# WRITTEN REQUEST
In the entries below, find the line containing "The three.js and" and the line containing "shelf_middle, sign_print, seed)". Copy those two lines and everything between them exactly, and only that.

# DATA ROWS
— begin —
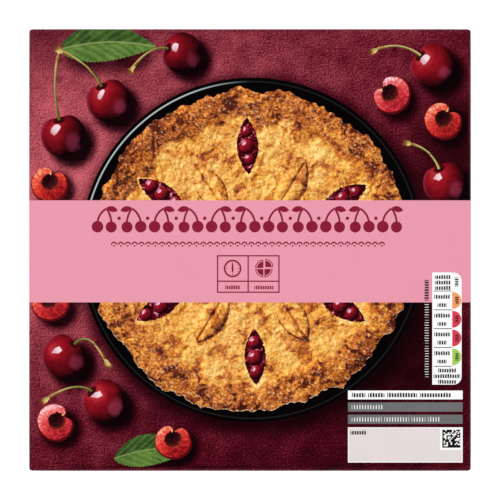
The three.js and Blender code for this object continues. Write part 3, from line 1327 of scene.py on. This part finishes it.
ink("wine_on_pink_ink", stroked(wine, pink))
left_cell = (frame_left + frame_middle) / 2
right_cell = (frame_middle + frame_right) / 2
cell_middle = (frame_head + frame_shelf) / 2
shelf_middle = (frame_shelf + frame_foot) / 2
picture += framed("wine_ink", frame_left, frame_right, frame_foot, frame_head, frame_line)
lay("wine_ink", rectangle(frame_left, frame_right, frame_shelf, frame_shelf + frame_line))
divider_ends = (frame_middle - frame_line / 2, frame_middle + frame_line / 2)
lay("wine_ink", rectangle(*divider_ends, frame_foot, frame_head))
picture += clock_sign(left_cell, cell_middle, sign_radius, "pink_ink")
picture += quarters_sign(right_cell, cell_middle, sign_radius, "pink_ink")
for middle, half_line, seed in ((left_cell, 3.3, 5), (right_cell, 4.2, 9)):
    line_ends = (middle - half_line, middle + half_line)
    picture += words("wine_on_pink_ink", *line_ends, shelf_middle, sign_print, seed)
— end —
— begin —
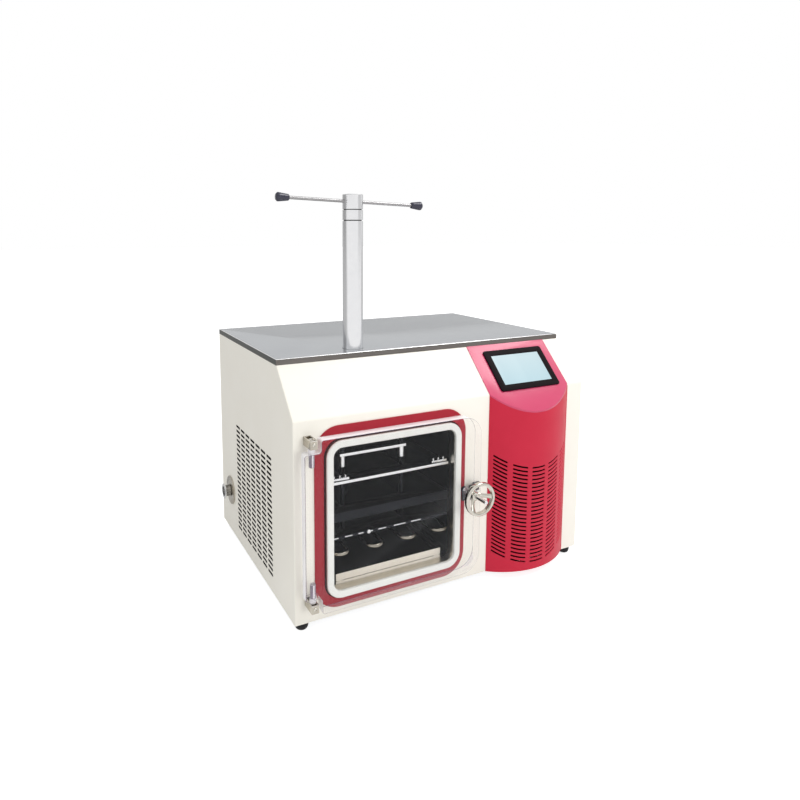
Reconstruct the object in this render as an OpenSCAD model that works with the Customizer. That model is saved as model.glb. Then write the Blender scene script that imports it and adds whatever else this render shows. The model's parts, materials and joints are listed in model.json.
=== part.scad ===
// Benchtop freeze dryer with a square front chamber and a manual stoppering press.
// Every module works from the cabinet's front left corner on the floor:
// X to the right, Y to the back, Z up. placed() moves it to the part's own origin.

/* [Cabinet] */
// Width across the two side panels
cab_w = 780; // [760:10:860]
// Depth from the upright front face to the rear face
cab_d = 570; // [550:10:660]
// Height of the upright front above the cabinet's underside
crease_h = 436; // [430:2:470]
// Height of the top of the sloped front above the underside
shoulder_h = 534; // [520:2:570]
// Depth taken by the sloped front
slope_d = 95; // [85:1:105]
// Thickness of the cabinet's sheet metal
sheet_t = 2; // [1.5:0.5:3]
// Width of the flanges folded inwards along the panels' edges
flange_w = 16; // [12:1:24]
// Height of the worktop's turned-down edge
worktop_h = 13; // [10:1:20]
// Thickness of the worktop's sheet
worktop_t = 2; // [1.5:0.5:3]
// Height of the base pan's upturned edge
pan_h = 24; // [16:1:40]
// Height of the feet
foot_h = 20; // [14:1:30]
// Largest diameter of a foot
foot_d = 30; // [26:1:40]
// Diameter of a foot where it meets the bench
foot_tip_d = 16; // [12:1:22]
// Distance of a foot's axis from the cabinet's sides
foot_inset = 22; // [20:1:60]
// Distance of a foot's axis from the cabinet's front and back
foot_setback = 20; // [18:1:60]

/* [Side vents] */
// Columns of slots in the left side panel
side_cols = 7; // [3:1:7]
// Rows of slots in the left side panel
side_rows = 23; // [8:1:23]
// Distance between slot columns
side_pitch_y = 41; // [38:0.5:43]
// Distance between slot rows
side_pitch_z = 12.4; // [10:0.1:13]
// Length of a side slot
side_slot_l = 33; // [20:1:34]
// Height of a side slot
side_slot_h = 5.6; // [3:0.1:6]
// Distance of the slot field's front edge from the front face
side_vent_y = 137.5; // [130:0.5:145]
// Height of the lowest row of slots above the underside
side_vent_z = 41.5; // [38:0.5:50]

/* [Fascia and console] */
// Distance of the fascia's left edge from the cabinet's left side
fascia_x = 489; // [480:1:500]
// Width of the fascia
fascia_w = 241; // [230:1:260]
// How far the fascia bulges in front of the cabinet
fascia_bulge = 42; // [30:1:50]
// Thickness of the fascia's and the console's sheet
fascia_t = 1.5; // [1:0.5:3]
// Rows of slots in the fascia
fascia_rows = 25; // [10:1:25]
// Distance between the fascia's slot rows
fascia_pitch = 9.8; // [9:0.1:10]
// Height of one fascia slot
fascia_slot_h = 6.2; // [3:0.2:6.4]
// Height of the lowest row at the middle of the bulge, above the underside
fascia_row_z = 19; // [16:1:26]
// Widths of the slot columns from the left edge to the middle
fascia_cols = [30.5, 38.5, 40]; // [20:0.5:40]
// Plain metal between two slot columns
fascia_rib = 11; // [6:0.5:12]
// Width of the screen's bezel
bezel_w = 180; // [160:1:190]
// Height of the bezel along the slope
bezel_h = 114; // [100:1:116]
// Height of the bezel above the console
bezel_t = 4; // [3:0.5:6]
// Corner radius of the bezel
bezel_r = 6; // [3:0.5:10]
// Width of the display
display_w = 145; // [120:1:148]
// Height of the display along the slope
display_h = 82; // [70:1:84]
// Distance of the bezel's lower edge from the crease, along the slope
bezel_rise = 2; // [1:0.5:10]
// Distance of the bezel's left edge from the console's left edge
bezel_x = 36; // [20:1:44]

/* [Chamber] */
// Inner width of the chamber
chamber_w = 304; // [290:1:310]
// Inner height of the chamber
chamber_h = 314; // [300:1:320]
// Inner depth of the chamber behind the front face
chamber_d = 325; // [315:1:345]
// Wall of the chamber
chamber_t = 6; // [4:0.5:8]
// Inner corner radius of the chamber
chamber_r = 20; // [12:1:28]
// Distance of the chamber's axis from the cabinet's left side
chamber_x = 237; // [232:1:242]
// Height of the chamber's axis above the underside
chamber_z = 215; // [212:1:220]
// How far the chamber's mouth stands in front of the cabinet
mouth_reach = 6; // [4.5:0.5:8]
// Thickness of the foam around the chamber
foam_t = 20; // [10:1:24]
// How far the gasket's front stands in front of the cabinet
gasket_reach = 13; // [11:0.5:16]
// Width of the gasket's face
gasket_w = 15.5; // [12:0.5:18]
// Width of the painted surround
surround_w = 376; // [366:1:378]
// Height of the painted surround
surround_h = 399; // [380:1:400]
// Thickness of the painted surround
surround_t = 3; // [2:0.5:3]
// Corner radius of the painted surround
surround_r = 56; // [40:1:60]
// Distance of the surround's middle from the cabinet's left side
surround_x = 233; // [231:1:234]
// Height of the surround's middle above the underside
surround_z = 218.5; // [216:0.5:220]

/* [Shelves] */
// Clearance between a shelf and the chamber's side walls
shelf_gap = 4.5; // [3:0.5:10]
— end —
# ANSWER
The three.js and Blender code for this object continues. Write part 3, from line 1327 of scene.py on. This part finishes it.
ink("wine_on_pink_ink", stroked(wine, pink))
left_cell = (frame_left + frame_middle) / 2
right_cell = (frame_middle + frame_right) / 2
cell_middle = (frame_head + frame_shelf) / 2
shelf_middle = (frame_shelf + frame_foot) / 2
picture += framed("wine_ink", frame_left, frame_right, frame_foot, frame_head, frame_line)
lay("wine_ink", rectangle(frame_left, frame_right, frame_shelf, frame_shelf + frame_line))
divider_ends = (frame_middle - frame_line / 2, frame_middle + frame_line / 2)
lay("wine_ink", rectangle(*divider_ends, frame_foot, frame_head))
picture += clock_sign(left_cell, cell_middle, sign_radius, "pink_ink")
picture += quarters_sign(right_cell, cell_middle, sign_radius, "pink_ink")
for middle, half_line, seed in ((left_cell, 3.3, 5), (right_cell, 4.2, 9)):
    line_ends = (middle - half_line, middle + half_line)
    picture += words("wine_on_pink_ink", *line_ends, shelf_middle, sign_print, seed)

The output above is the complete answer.